* **TASK**: Take each line containing the word "rigid" and copy it.

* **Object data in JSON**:
- - - -

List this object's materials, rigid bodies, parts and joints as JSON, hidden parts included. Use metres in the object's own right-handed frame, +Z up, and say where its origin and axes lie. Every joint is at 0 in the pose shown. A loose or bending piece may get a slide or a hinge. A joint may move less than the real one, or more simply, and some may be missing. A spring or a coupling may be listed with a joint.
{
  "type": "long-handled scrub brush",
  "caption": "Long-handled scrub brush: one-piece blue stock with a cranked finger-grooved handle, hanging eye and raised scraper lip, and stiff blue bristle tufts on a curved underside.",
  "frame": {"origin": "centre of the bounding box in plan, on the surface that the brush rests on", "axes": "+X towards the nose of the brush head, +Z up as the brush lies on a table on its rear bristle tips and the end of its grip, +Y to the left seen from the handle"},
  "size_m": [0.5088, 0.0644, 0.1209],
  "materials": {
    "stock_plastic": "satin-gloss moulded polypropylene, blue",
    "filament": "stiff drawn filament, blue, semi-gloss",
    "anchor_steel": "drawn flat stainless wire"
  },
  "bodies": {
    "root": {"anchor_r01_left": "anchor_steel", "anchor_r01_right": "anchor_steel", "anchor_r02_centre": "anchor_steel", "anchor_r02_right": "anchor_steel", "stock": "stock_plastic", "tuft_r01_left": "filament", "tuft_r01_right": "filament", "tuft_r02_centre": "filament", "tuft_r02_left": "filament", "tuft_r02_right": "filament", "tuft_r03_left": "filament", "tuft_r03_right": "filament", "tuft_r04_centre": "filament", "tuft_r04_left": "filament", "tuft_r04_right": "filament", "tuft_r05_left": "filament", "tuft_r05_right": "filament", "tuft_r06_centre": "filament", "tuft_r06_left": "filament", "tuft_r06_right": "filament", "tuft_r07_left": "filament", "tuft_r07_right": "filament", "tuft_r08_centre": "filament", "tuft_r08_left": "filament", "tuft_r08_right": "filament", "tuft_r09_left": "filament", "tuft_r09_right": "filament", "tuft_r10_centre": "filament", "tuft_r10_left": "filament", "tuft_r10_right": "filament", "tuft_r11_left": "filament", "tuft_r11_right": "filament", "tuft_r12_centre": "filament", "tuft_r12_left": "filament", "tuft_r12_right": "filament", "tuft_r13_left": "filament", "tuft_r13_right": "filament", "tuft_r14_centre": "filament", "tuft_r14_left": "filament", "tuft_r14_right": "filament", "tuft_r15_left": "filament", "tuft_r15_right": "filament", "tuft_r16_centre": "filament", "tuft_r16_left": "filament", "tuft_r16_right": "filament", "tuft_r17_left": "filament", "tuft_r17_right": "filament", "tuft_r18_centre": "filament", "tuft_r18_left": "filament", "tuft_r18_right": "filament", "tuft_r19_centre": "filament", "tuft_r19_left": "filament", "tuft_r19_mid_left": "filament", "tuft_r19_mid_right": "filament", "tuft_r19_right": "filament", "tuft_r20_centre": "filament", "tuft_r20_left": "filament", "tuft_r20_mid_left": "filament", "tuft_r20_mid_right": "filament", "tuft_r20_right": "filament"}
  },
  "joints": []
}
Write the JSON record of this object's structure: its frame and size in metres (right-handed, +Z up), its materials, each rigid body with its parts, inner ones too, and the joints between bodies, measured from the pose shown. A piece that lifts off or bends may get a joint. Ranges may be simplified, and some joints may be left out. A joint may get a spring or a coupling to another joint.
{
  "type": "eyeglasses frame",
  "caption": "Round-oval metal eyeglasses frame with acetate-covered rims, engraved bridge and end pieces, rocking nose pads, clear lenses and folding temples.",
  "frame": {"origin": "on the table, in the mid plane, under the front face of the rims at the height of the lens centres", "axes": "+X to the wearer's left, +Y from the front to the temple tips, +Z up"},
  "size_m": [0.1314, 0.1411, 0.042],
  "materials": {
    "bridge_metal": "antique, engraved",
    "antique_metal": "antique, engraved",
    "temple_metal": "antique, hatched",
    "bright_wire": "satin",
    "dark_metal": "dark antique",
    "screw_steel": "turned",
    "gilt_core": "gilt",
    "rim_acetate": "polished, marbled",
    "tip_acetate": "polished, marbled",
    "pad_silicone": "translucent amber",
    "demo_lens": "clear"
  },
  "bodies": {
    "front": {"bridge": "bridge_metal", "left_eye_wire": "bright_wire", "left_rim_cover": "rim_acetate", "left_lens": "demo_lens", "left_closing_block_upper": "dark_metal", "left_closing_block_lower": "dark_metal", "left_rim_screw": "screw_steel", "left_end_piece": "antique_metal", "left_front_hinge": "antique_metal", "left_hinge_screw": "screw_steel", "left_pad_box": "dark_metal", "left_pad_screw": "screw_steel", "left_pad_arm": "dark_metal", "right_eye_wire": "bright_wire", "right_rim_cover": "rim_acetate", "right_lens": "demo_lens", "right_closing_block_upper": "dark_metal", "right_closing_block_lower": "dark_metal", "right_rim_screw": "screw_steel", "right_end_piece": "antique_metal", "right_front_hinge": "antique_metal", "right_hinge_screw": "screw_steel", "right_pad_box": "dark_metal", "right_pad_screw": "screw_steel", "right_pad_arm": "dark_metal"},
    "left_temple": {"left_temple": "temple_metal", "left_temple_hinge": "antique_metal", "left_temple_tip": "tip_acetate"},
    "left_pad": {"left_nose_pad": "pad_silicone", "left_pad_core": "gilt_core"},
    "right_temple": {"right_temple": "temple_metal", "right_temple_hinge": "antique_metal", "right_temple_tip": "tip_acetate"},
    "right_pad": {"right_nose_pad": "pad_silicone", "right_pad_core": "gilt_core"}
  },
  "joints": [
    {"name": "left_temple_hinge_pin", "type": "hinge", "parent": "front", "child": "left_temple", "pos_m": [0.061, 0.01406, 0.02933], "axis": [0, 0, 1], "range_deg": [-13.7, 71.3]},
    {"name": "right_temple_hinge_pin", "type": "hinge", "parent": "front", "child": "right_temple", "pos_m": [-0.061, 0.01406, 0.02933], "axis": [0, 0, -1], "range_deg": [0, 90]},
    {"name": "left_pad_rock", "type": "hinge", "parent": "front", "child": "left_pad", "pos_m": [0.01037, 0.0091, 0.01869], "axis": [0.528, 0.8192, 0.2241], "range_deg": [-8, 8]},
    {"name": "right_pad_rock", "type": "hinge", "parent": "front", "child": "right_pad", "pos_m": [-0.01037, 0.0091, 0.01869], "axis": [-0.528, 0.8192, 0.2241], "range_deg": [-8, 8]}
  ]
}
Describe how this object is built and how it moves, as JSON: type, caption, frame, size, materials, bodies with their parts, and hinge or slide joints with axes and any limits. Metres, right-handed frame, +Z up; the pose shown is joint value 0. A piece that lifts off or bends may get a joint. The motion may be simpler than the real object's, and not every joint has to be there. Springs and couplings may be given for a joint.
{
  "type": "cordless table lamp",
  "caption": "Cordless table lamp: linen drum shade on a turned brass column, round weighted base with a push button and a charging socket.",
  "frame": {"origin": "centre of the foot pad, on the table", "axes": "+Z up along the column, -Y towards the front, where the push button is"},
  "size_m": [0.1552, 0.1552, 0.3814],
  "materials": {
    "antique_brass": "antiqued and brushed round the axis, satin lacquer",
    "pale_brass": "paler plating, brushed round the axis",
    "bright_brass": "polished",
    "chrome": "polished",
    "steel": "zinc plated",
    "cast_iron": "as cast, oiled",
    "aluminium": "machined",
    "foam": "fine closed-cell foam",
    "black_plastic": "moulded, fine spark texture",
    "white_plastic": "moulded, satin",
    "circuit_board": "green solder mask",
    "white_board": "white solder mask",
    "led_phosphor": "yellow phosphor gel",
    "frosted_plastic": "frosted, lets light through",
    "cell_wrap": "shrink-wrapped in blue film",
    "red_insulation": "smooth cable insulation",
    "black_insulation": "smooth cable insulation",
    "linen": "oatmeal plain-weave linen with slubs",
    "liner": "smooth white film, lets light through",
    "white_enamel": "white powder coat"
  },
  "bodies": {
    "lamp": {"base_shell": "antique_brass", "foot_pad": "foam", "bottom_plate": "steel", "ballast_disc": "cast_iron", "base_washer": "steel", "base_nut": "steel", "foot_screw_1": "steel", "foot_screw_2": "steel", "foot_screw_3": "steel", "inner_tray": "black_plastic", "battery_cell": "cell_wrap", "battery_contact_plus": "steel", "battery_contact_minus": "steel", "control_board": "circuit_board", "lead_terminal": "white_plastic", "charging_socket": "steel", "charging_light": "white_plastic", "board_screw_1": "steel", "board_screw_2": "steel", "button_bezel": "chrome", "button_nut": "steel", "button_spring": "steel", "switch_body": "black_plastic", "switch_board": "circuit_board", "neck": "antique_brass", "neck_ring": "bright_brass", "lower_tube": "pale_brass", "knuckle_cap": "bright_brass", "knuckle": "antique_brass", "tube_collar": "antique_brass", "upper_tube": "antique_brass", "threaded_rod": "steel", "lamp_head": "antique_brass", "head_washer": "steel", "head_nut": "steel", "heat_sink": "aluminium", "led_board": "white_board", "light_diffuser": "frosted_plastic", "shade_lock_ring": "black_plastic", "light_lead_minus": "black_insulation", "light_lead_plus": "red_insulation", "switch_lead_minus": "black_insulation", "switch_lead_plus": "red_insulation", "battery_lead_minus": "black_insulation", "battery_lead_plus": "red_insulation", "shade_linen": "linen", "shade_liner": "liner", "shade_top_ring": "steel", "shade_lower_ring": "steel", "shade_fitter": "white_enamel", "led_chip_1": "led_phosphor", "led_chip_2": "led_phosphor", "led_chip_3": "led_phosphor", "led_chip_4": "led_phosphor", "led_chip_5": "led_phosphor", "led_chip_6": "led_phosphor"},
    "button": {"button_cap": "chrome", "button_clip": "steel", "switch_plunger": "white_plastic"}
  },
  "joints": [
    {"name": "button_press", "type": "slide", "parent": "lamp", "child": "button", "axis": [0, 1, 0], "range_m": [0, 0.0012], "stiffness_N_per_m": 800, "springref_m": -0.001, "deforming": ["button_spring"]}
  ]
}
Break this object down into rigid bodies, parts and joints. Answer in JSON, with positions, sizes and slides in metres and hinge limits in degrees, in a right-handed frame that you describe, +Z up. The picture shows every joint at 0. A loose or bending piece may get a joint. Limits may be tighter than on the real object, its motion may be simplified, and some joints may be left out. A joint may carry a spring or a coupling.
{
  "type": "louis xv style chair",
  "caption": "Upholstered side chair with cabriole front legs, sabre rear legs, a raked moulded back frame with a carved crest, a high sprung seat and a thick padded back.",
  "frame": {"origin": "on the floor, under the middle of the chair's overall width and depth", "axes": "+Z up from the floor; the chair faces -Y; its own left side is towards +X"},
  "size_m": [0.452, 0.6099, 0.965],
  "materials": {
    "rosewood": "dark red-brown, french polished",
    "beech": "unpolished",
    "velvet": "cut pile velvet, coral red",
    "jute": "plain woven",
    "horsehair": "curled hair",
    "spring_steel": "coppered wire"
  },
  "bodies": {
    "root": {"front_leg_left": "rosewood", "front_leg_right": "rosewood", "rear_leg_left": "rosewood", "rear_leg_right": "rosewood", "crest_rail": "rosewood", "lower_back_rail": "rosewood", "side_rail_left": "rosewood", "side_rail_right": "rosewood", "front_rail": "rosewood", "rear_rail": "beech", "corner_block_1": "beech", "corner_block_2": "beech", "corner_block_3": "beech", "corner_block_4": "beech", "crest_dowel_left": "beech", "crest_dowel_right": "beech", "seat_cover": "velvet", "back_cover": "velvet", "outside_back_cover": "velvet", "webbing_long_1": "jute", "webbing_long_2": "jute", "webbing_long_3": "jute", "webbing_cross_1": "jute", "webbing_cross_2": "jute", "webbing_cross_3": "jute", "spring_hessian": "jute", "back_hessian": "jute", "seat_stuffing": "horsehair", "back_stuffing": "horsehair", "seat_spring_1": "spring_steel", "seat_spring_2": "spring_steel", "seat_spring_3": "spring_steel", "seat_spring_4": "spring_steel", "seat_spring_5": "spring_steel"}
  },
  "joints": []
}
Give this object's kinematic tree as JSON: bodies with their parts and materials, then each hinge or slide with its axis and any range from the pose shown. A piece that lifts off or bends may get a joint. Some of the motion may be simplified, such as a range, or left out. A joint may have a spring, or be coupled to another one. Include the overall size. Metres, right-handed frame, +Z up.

- - - -

* **OUTPUT**:
List this object's materials, rigid bodies, parts and joints as JSON, hidden parts included. Use metres in the object's own right-handed frame, +Z up, and say where its origin and axes lie. Every joint is at 0 in the pose shown. A loose or bending piece may get a slide or a hinge. A joint may move less than the real one, or more simply, and some may be missing. A spring or a coupling may be listed with a joint.
Write the JSON record of this object's structure: its frame and size in metres (right-handed, +Z up), its materials, each rigid body with its parts, inner ones too, and the joints between bodies, measured from the pose shown. A piece that lifts off or bends may get a joint. Ranges may be simplified, and some joints may be left out. A joint may get a spring or a coupling to another joint.
Break this object down into rigid bodies, parts and joints. Answer in JSON, with positions, sizes and slides in metres and hinge limits in degrees, in a right-handed frame that you describe, +Z up. The picture shows every joint at 0. A loose or bending piece may get a joint. Limits may be tighter than on the real object, its motion may be simplified, and some joints may be left out. A joint may carry a spring or a coupling.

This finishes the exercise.